Quant aux salariés qui attendaient, eux aussi, une prime d’intéressement aux bénéfices, ils sont tombés de haut : il y a quelques semaines, les salariés ont appris qu’ils toucheraient… 57 euros de participation au titre de 2017 contre 610 euros en 2016. Fureur, car au vu du résultat opérationnel courant de l’entreprise, les salariés pensaient toucher plus de 300 euros.
La grande distribution en question
Ces deux éléments, le plan de restructuration de M. Bompard et l’absence de redistribution équitable entre capital et travail, ont mis le feu aux poudres et il semble qu’il ne soit pas prêt de s’éteindre.
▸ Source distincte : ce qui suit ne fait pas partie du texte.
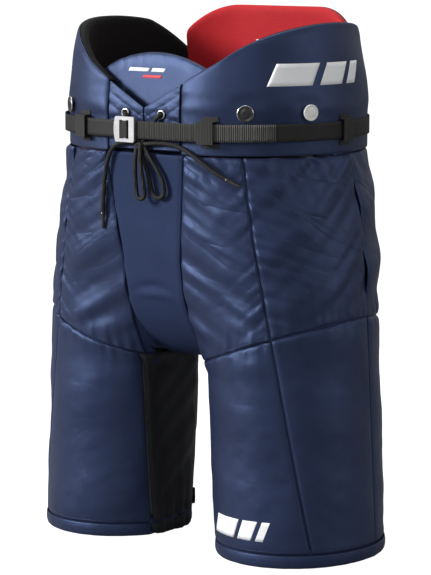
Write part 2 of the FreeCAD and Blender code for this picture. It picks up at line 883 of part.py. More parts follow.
def seat_panel():
    inner_edge = [
        (gap / 2, panel_top_z),
        (gap / 2, thigh.z + gap),
        (gusset_half_width + gap, thigh.z + gap),
        (gusset_half_width + gap, 0),
    ]
    layer = pants_layer(0, cover_thickness)
    return layer.common(above_thigh_seam(inner_edge)).common(behind(side_back_y + gap / 2))


def hip_guard(start, end, drop, margin):
    """A guard at the outer side of the hip, larger by a margin."""
    half_depth = guard_half_depth + margin
    zone = block(guard_inner_x - margin, big, -half_depth, half_depth, girdle.z - drop, guard_top_z)
    return pants_layer(start, end).common(zone)


def tailbone_plate():
    zone = block(0, tailbone_half_width, 0, big, girdle.z - tailbone_drop, guard_top_z)
    return with_mirror(pants_layer(plate_start, plate_end).common(zone))


def waist_lining():
    zone = slab(girdle.z - waist_lining_drop, girdle.z - waist_lining_top_drop)
    return with_mirror(pants_layer(lining_start, lining_end).common(zone))


# ---------------------------------------------------------------- legs


def leg_inner_back():
    """The region behind the inner seam that belongs to the stretch panel."""
    return block(0, stretch_back_x, stretch_turn_y, big, 0, big)


def thigh_cover():
    layer = pants_layer(0, cover_thickness).common(below_thigh_seam(hem_height + gap))
    inner_side = block(0, inner_seam_x + gap / 2, -big, big, 0, big)
    return layer.common(front_of_side_seam()).cut([inner_side, leg_inner_back()])


def side_cover():
    layer = pants_layer(0, cover_thickness).common(below_thigh_seam(hem_height + gap))
    return layer.common(behind_side_seam())


def back_cover():
    layer = pants_layer(0, cover_thickness).common(below_thigh_seam(hem_height + gap))
    zone = block(stretch_back_x + gap / 2, big, side_back_y + gap / 2, big, 0, big)
    return layer.common(zone)


def inner_leg_panel():
    """Stretch fabric on the inner wall and round the inner back of the leg."""
    x1, x2 = inner_seam_x - gap / 2, stretch_back_x - gap / 2
    y1 = stretch_turn_y
    outline = [(0, -big), (x1, -big), (x1, y1), (x2, y1), (x2, big), (0, big)]
    layer = pants_layer(stretch_start, stretch_end).common(below_thigh_seam(hem_height + gap))
    return layer.common(plan_prism(outline))


def hem_band():
    return pants_layer(0, cover_thickness).common(slab(0, hem_height))


def thigh_plate():
    """The rigid guard in front of the thigh and round its outer side."""
    x0, x1, y0, y1 = thigh_plate_inner_x, thigh_plate_outer_x, thigh_plate_inner_y, side_back_y
    outline = [(x0, -big), (big, -big), (big, y1), (x1, y1), (x0, y0)]
    layer = pants_layer(plate_start, plate_end)
    return layer.common(below_thigh_seam(thigh_plate_bottom_z, seam_margin)).common(plan_prism(outline))


def thigh_foam():
    """It ends where the lining's flat inner wall starts."""
    zone = block(inner_wall_x + lining_wall, big, -big, side_back_y - gap, 0, big)
    layer = pants_layer(foam_start, foam_end, foam_start, lining_wall - layer_gap)
    layer = layer.common(below_thigh_seam(leg_foam_bottom_z, seam_margin))
    return layer.common(zone).cut(leg_inner_back())


def back_foam():
    zone = block(stretch_back_x + gap, big, side_back_y + gap, big, 0, big)
    layer = pants_layer(foam_start, foam_end)
    return layer.common(below_thigh_seam(leg_foam_bottom_z, seam_margin)).common(zone)


def leg_lining():
    layer = pants_layer(lining_start, lining_end, lining_wall, lining_wall + lining_thickness)
    return layer.common(below_thigh_seam(lining_bottom_z, seam_margin))


# ---------------------------------------------------------------- the nodes


def paired_pieces():
    """Pieces that come as a left one and its mirror image, built on the left."""
    kidney = girdle_layer(plate_start, plate_end).common(wing_region(inner_margin))
    wing_lining = girdle_layer(foam_start, girdle_foam_end).common(wing_region())
    return {
        "wing_cover": wing_cover(),
        "kidney_plate": kidney,
        "wing_lining": wing_lining,
        "fly_flap": fly_flap(),
        "front_panel": front_panel(),
        "side_panel": side_panel(),
        "seat_panel": seat_panel(),
        "hip_plate": hip_guard(plate_start, plate_end, hip_plate_drop, 0),
        "hip_foam": hip_guard(foam_start, foam_end, hip_foam_drop, inner_margin),
        "thigh_cover": thigh_cover(),
        "side_cover": side_cover(),
        "back_cover": back_cover(),
        "inner_leg_panel": inner_leg_panel(),
        "hem_band": hem_band(),
        "thigh_plate": thigh_plate(),
        "thigh_foam": thigh_foam(),
        "back_foam": back_foam(),
        "leg_lining": leg_lining(),
    }


def single_pieces():
    front, side, back = front_button_seat(), side_button_seat(), back_button_seat()
    washers = [w for seat in (front, side, back) for w in pair(button_washer, seat)]
    eyelet = lace_eyelet()
    spine_plate = girdle_layer(plate_start, plate_end).common(spine_region(inner_margin))
    spine_lining = girdle_layer(foam_start, girdle_foam_end).common(spine_region())
    return {
        "spine_cover": spine_cover(),
        "spine_plate": with_mirror(spine_plate),
        "spine_lining": with_mirror(spine_lining),
        "tongue_pad": tongue_pad(),
        "lace_eyelets": together([eyelet, mirrored(eyelet)]),
        "belt_band": belt_band(),
        "belt_tail": belt_tail(),
        "belt_loops": belt_loops(),
        "buckle_frame": buckle_frame(),
        "buckle_bar": buckle_bar(),
        "belt_bight": belt_bight(),
        "dark_buttons": together(pair(button, front) + pair(button, back)),
        "side_buttons": together(pair(button, side)),
        "button_washers": together(washers),
        "crotch_gusset": crotch_gusset(),
        "tailbone_plate": tailbone_plate(),
        "waist_lining": waist_lining(),
        "lace_knot": lace_knot(),
        "lace_tie": lace("lace_tie", lace_tie_route),
        "right_lace_tail": lace("right_lace_tail", right_tail_route),
        "left_lace_tail": lace("left_lace_tail", left_tail_route),
        "right_lace_loop": lace("right_lace_loop", right_loop_route),
        "left_lace_loop": lace("left_lace_loop", left_loop_route),
        "lace_aglets": together([aglet(right_tail_route), aglet(left_tail_route)]),
    }


nodes = dict(single_pieces())
for name, shape in paired_pieces().items():
    nodes["left_" + name] = shape
    nodes["right_" + name] = mirrored(shape)

os.makedirs("parts", exist_ok=True)
for name, shape in nodes.items():
    shape.exportStep(f"parts/{name}.step")
print(len(nodes), "nodes")
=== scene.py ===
import bpy
import bmesh
import math
from mathutils import Matrix, Vector, noise
from mathutils.bvhtree import BVHTree


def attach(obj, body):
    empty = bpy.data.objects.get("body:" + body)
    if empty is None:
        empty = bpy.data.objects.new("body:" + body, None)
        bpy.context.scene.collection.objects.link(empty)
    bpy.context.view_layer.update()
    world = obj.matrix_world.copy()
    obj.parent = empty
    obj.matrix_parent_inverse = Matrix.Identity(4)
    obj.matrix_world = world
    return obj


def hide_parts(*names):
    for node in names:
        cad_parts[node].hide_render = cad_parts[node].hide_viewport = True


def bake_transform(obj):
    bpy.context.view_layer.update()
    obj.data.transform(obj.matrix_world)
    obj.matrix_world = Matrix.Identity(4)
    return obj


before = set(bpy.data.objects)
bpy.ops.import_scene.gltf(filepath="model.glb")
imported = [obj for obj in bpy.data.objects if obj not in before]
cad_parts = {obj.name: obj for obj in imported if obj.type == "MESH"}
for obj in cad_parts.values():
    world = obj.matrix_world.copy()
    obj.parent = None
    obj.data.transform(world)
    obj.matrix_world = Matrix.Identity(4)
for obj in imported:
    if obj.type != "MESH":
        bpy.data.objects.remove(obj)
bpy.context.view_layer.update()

print("stage: frame loaded")

# Plan sections of the outer face: height, spread, half width, half depth, set back
planSections = [
    (0.000, 0.125, 0.092, 0.104, -0.006),
    (0.205, 0.114, 0.092, 0.106, -0.005),
    (0.300, 0.104, 0.097, 0.112, -0.003),
    (0.370, 0.080, 0.113, 0.124, 0.000),
    (0.452, 0.045, 0.132, 0.136, 0.004),
    (0.502, 0.045, 0.132, 0.136, 0.004),
    (0.606, 0.045, 0.117143, 0.126449, 0.004),
]
crotchZ, thighZ, panelTopZ = 0.205, 0.300, 0.4515
innerWallX, seamInnerX, stretchBackX, sideBackY = 0.041, 0.046, 0.100, 0.014
gap = 0.00025
sides = {"left": 1, "right": -1}


# ---- the form that every sheet follows
mergeDistance = 0.00002  # CAD corners closer than this are one


def mix(a, b, t):
    return a + (b - a) * t


def clamp(x, low=0.0, high=1.0):
    return max(low, min(high, x))


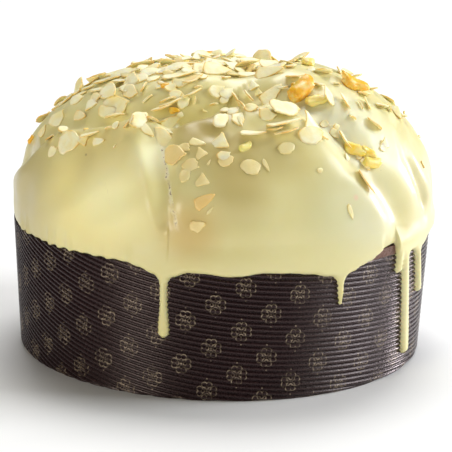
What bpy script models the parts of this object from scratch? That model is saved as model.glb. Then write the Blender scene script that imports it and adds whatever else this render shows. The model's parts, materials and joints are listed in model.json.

Certes, toute la grande distribution doit se poser des questions : le modèle économique et social n’est plus adapté. L’industrie du numérique s’est également introduit dans ce secteur d’activité : Amazon devient le plus grand concurrent tout en n’ayant pas un seul magasin au monde ! L’introduction des technologies numériques dans les établissements (caisse automatique, clients qui scanne lui-même ses achats…) fait craindre un véritable raz-de-marée contre les emplois.
Les salariés et leurs syndicats en sont conscients mais sont aussi révoltés par la méthode Bompard. Devant un changement aussi radical d’un secteur clé de l’économie française avec 1 718 000 salariés en 2015, un chiffre en constante augmentation (1 683 000 en 2011). Cela représente plus de la moitié des emplois du secteur commercial (distribution, commerce de gros, artisanat commercial, commerce et réparation automobile).
L’impact des changements à attendre est donc considérable pour les salariés du secteur mais aussi pour l’ensemble des consommateurs. Cela mériterait sûrement plus de considération de la part de M. Bompard et consorts.